Short exercise>
Return only the lines from the top of the material through the line marked by "import Sketcher", unaltered.

Records for the exercise>

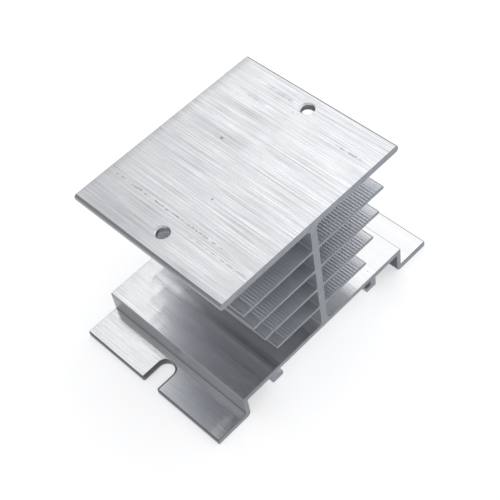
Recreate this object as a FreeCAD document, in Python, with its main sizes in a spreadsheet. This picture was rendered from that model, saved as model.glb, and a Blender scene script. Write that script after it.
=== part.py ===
import FreeCAD, Part
import os
import Sketcher

# Heat sink for one solid state relay: an aluminium extrusion, cut to length.
# The section stands in the XZ plane and runs along Y. The origin is the middle of the footprint.
# The right half of the section is drawn and mirrored. The two tapped holes come last, because in the
# real piece they sit a little off its middle.

# Driving sizes in millimetres, each with the reason for its value
SIZES = (
    ("cut_length", 50.0),            # length of the cut piece, along the extrusion
    ("overall_height", 50.0),        # from the bench to the relay's seat
    ("plate_width", 60.0),           # plate that the relay is screwed to
    ("plate_thickness", 2.1),
    ("plate_nose_radius", 0.9),      # rounding of the plate's long edges
    ("screw_spacing", 49.3),         # between the relay's two screws
    ("screw_shift", 0.75),           # the pair sits this far to the right of the web
    ("screw_countersink", 4.1),      # diameter of the small countersink at each tapped hole
    ("web_thickness", 2.2),          # upright wall that carries plate and fins
    ("web_plate_radius", 1.4),       # fillet between web and plate
    ("web_foot_radius", 1.0),        # fillet between web and platform
    ("fin_thickness", 1.0),
    ("fin_root_radius", 0.5),        # fillet where a fin leaves the web
    ("lowest_gap", 7.25),            # air between the platform and the lowest fin
    ("top_gap", 7.75),               # air between the top fin and the plate
    ("reach_lowest", 16.6),          # from the middle of the web to each fin's tip
    ("reach_second", 19.8),
    ("reach_third", 22.4),
    ("reach_top", 24.4),
    ("groove_pitch", 0.87),          # fine grooves along both faces of each fin
    ("groove_width", 0.5),
    ("groove_depth", 0.2),
    ("smooth_tip", 2.9),             # from a fin's tip to its outermost groove
    ("smooth_root", 1.15),           # least distance from the web to the innermost groove
    ("platform_width", 60.0),        # raised middle of the base
    ("platform_height", 8.8),        # from the bench to the platform's upper face
    ("sheet_thickness", 1.7),        # platform outside the hooks
    ("rail_relief", 0.25),           # the platform is this much thinner over the rail
    ("wall_thickness", 1.4),         # upright step between platform and flange
    ("wall_foot_radius", 1.3),       # rounding under the step
    ("flange_width", 10.0),          # beyond the platform, on each side
    ("flange_thickness", 1.9),
    ("edge_radius", 0.3),            # small rounding of the flange's and the hooks' edges
    ("slot_width", 4.8),             # open slot for the fixing screw
    ("slot_land", 1.95),             # metal between the slot's end and the step
    ("slot_shift", 0.4),             # the slots sit this far behind the middle of the length
    ("slot_mouth_radius", 0.7),
    ("rail_width", 35.0),            # mounting rail that slides between the hooks
    ("rail_clearance", 0.4),         # on each side of the rail
    ("hook_thickness", 1.9),         # upright leg of each hook
    ("hook_foot_reach", 1.8),        # how far the hook's foot goes under the rail
    ("hook_foot_thickness", 1.7),
    ("hook_slot", 1.85),             # height between foot and platform, for the rail's edge
)

NODE = "heat_sink"

# Share of the fin's thickness that rounds each edge of its tip
TIP_ROUNDING = 0.45

# An edge is at a place of the section if it is nearer than this, in millimetres
NEAR = 1e-4

# Metric thread of the relay's screws
THREAD_TYPE = "ISOMetricProfile"
THREAD_SIZE = "M4x0.7"

# Levels and half widths, as expressions on the sheet
HALF_WEB = "dims.web_thickness / 2"
PLATE_UNDERSIDE = "dims.overall_height - dims.plate_thickness"
HALF_PLATE = "dims.plate_width / 2"
PLATFORM_TOP = "dims.platform_height"
HALF_PLATFORM = "dims.platform_width / 2"
WALL_INSIDE = HALF_PLATFORM + " - dims.wall_thickness"
SHEET_UNDERSIDE = PLATFORM_TOP + " - dims.sheet_thickness"
RAIL_SEAT = SHEET_UNDERSIDE + " + dims.rail_relief"
HALF_BASE = HALF_PLATFORM + " + dims.flange_width"
FLANGE_TOP = "dims.flange_thickness"
HOOK_INSIDE = "dims.rail_width / 2 + dims.rail_clearance"
HOOK_OUTSIDE = HOOK_INSIDE + " + dims.hook_thickness"
HOOK_TIP = HOOK_INSIDE + " - dims.hook_foot_reach"
FOOT_TOP = RAIL_SEAT + " - dims.hook_slot"
FOOT_UNDERSIDE = FOOT_TOP + " - dims.hook_foot_thickness"

# Fins from the lowest to the top one, spread evenly between the lowest gap and the top gap
FIN_REACHES = ("dims.reach_lowest", "dims.reach_second", "dims.reach_third", "dims.reach_top")
LOWEST_FIN_UNDERSIDE = PLATFORM_TOP + " + dims.lowest_gap"
TOP_FIN_UNDERSIDE = PLATE_UNDERSIDE + " - dims.top_gap - dims.fin_thickness"
FIN_STEPS = len(FIN_REACHES) - 1

doc = FreeCAD.newDocument("relay_heat_sink")
sheet = doc.addObject("Spreadsheet::Sheet", "dims")
for row, (alias, size) in enumerate(SIZES, start=1):
    sheet.set("A%d" % row, alias)
    sheet.set("B%d" % row, str(size))
    sheet.setAlias("B%d" % row, alias)
doc.recompute()

body = doc.addObject("PartDesign::Body", NODE)
body.Label = NODE
body.Placement = FreeCAD.Placement()


def value(expression):
    """The number that an expression on the sheet has now."""
    return float(sheet.evalExpression(expression))


def fin_underside(index):
    """Level of a fin's lower face, counted from the lowest fin."""
    rise = "((%s) - (%s))" % (TOP_FIN_UNDERSIDE, LOWEST_FIN_UNDERSIDE)
    return "%s + %s * %d / %d" % (LOWEST_FIN_UNDERSIDE, rise, index, FIN_STEPS)


def fin_top(index):
    """Level of a fin's upper face."""
    return fin_underside(index) + " + dims.fin_thickness"


def origin_plane(role):
    """One of the body's own origin planes, such as XZ_Plane, or its axes."""
    for feature in body.Origin.OriginFeatures:
        if feature.Role == role:
            return feature
    raise ValueError("no origin feature " + role)


def new_sketch(name, role):
    """An empty sketch on one of the body's origin planes."""
    sketch = body.newObject("Sketcher::SketchObject", name)
    sketch.AttachmentSupport = [(origin_plane(role), "")]
    sketch.MapMode = "FlatFace"
    return sketch


def bind(sketch, constraint, expression):
    """Adds a dimension to the sketch and binds it to the sheet."""
    number = sketch.addConstraint(constraint)
    name = "%s_%d" % (constraint.Type, number)
    sketch.renameConstraint(number, name)
    sketch.setExpression("Constraints." + name, expression)


def hold(sketch, kind, geometry, point, expression):
    """Dimensions a point from the origin along one axis."""
    if expression == "0":
        axis = -2 if kind == "DistanceX" else -1
        sketch.addConstraint(Sketcher.Constraint("PointOnObject", geometry, point, axis))
        return
    bind(sketch, Sketcher.Constraint(kind, -1, 1, geometry, point, value(expression)), expression)


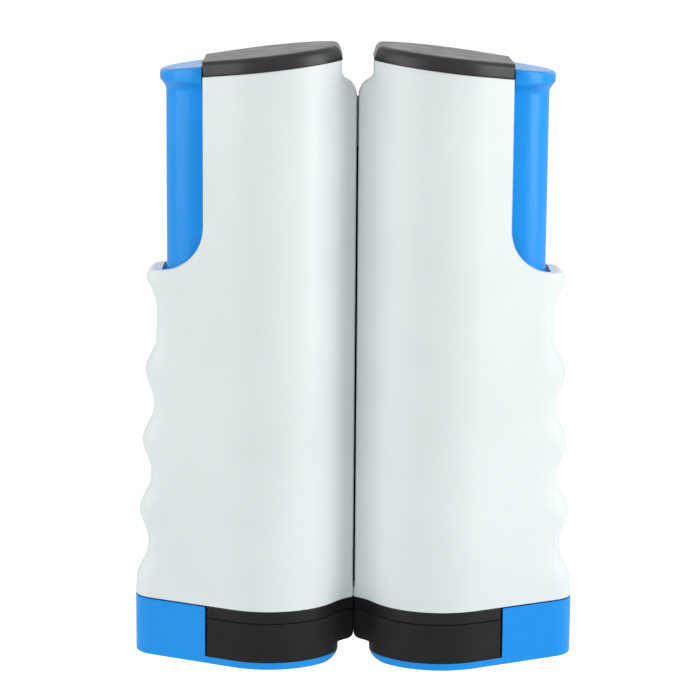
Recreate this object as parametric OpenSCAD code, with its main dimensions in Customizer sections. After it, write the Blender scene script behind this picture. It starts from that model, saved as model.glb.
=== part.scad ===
// Retractable table tennis net: two clamp posts, side by side with the net wound in.
// Each post grips one edge of the table. A thumb on the head pushes the slider and its
// lower jaw down against a spring, while the fingers hold the waved grip.
// Frame: X from post to post, with the middle of the gap at 0; Y from front to back; Z up.
// The modules of a post draw the right-hand one, and the left-hand one mirrors it.
// Millimetres throughout.

/* [Housing] */
// Centre plane to the axis of the round barrel
barrel_x = 26; // [25:0.1:28]
// Radius of the barrel outside
barrel_r = 23.2; // [22.8:0.1:24.5]
// Barrel axis to the axis of the grip's round nose
nose_reach = 31.8; // [31:0.1:35]
// Radius of the nose in plan
nose_r = 9; // [8:0.1:10]
// Thickness of the housing's walls
wall = 2.4; // [2:0.1:2.8]
// Barrel axis to the web between the net chamber and the slider's channel
web_reach = 17.3; // [16.8:0.1:18]
// Thickness of that web
web_t = 2; // [1.5:0.1:2.6]
// Centre plane to the flat inner side of the barrel
flat_x = 4.8; // [4:0.1:6]
// Top of the net to the underside of the cap, at the barrel axis
head_room = 5.1; // [4.5:0.1:8]

/* [Lips round the net slot] */
// Half of the gap between the lips of the two posts
half_gap = 0.3; // [0.3:0.1:1]
// Half depth of the pair of lips at their tips
lip_half = 5.7; // [4.5:0.1:7]
// Radius of the hollow that blends each lip into the barrel
lip_blend_r = 18; // [14:0.5:24]
// Radius of the lips' top corner, seen from the front
lip_top_r = 5; // [3:0.5:9]
// Top of the lips to the underside of the cap
lip_drop = 6; // [3:0.1:7]
// Width of the slot that the net passes through
slot_w = 1.6; // [1.2:0.1:2.4]

/* [Finger grip] */
// Number of finger scoops below the index finger's
finger_count = 3; // [2:1:3]
// Height taken by one finger scoop
finger_pitch = 21.6; // [20:0.1:22.5]
// Height of the longer scoop for the index finger
index_span = 28.2; // [25:0.1:29]
// Depth of the scoops
scoop_depth = 3.1; // [1:0.05:3.2]
// Height over which a scoop deepens from a crest to its floor
scoop_ramp = 9.6; // [6:0.1:9.9]
// How far the grip leans in for each millimetre of height
grip_lean = 0.048; // [0.03:0.002:0.05]
// Bottom edge of the grip to its lowest crest
grip_foot = 4.9; // [1:0.1:5.5]
// Radius of the bead along the shoulder's outer edge
shoulder_r = 2.9; // [1.5:0.1:3.2]
// How far the bead stands out past the line of the crests
shoulder_out = 0.8; // [0:0.1:1.2]
// Radius of the recess above the grip, seen from the front
recess_r = 14; // [12:0.5:16]

/* [Top cap] */
// Thickness of the cap's sloping plate
cap_t = 4.5; // [3.5:0.1:6]
// Fall of the cap for each millimetre outwards
cap_fall = 0.118; // [0.08:0.002:0.13]
// How far the cap's foot overhangs the housing
cap_overhang = 0.4; // [0.2:0.1:0.8]
// How far the cap's top edge is drawn in from its foot
cap_draft = 0.8; // [0.4:0.1:1.6]
// Chamfer along the cap's top edge
cap_round = 0.5; // [0.3:0.1:1]
// Depth of the cap's locating skirt
skirt_depth = 2.5; // [1.5:0.1:3]
// Thickness of the locating skirt
skirt_t = 1.6; // [1.2:0.1:2]

/* [Jaws] */
// Thickness of the lower jaw's plate
plate_t = 2.1; // [1.8:0.1:3]
// Thickness of the rubber pad on the plate
pad_t = 11.9; // [8:0.1:16]
// Thickness of the upper jaw below the housing
jaw_t = 3.9; // [3.4:0.1:6]
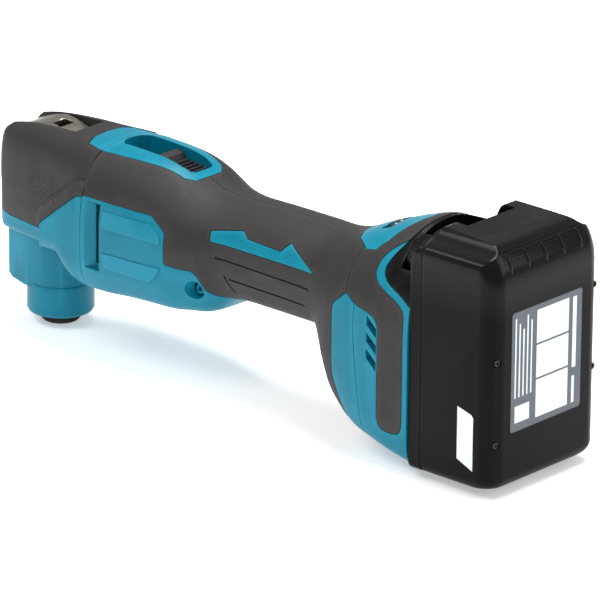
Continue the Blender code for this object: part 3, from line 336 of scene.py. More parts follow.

Result>
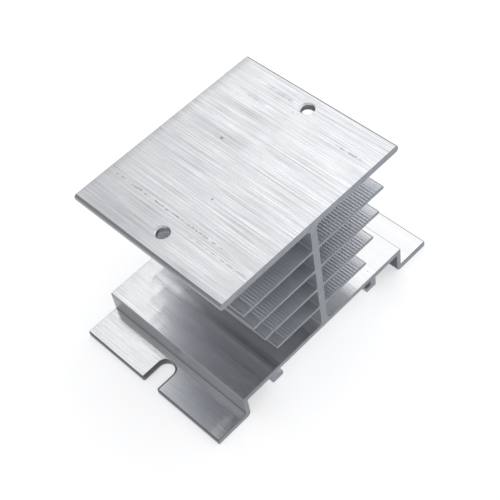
Recreate this object as a FreeCAD document, in Python, with its main sizes in a spreadsheet. This picture was rendered from that model, saved as model.glb, and a Blender scene script. Write that script after it.
=== part.py ===
import FreeCAD, Part
import os
import Sketcher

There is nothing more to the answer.